Now skip forward several decades, when the company decided to have a congratulatory event for those of us, from all company departments, who had contributed to that very successful T-37, which ultimately served in its original mission for a record breaking 52 years. But they decided to hold the event on the less celebratory 45th anniversary of the first flight of the airplane, because they felt if they waited for the 50th many of us wouldn’t be around anymore.
One of those attending was that test pilot who first brought to my attention the light longitudinal instability problem, who had stayed with Cessna for a few more years. So I asked him if a cause of the problem was ever discovered, fully expecting he would say no. But he said yes, that he was flying in formation with another production T-37 and at that flight condition he noticed a “crinkling” in the elevator of the other plane just when the instability occurred. (To those who read my article here at Air Facts on the 180, you will see a similarity to that light instability at high speed that happened only on the prototype airplane, which had a flimsier elevator than the production models.) He was satisfied that his observation solved the mystery for the production T-37, but I was unfulfilled.

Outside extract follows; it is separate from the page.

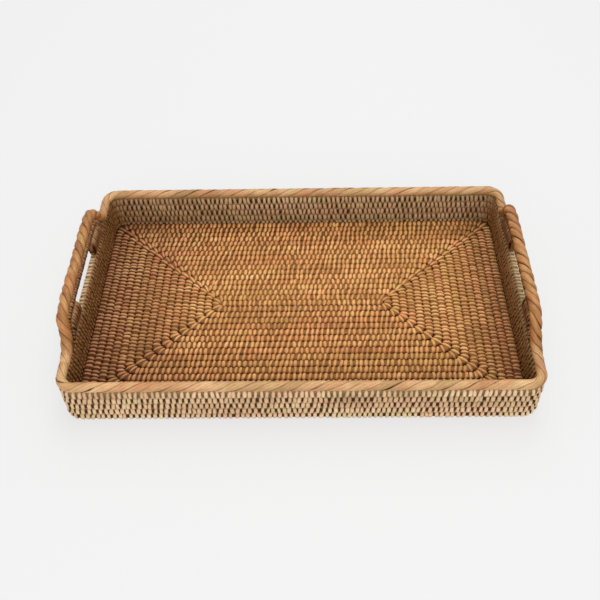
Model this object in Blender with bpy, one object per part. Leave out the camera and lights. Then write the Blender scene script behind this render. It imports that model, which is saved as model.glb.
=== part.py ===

Because why would airplanes with structures built in the same manner on the same tools exhibit this difference? And more importantly why didn’t it show up way back when we switched elevators between supposedly good and bad units? To me, even with his valuable observation of the proximate cause, it was a mystery still unsolved. And I guess it will have to remain so. You’re probably just as dissatisfied with this ending of the story as I am.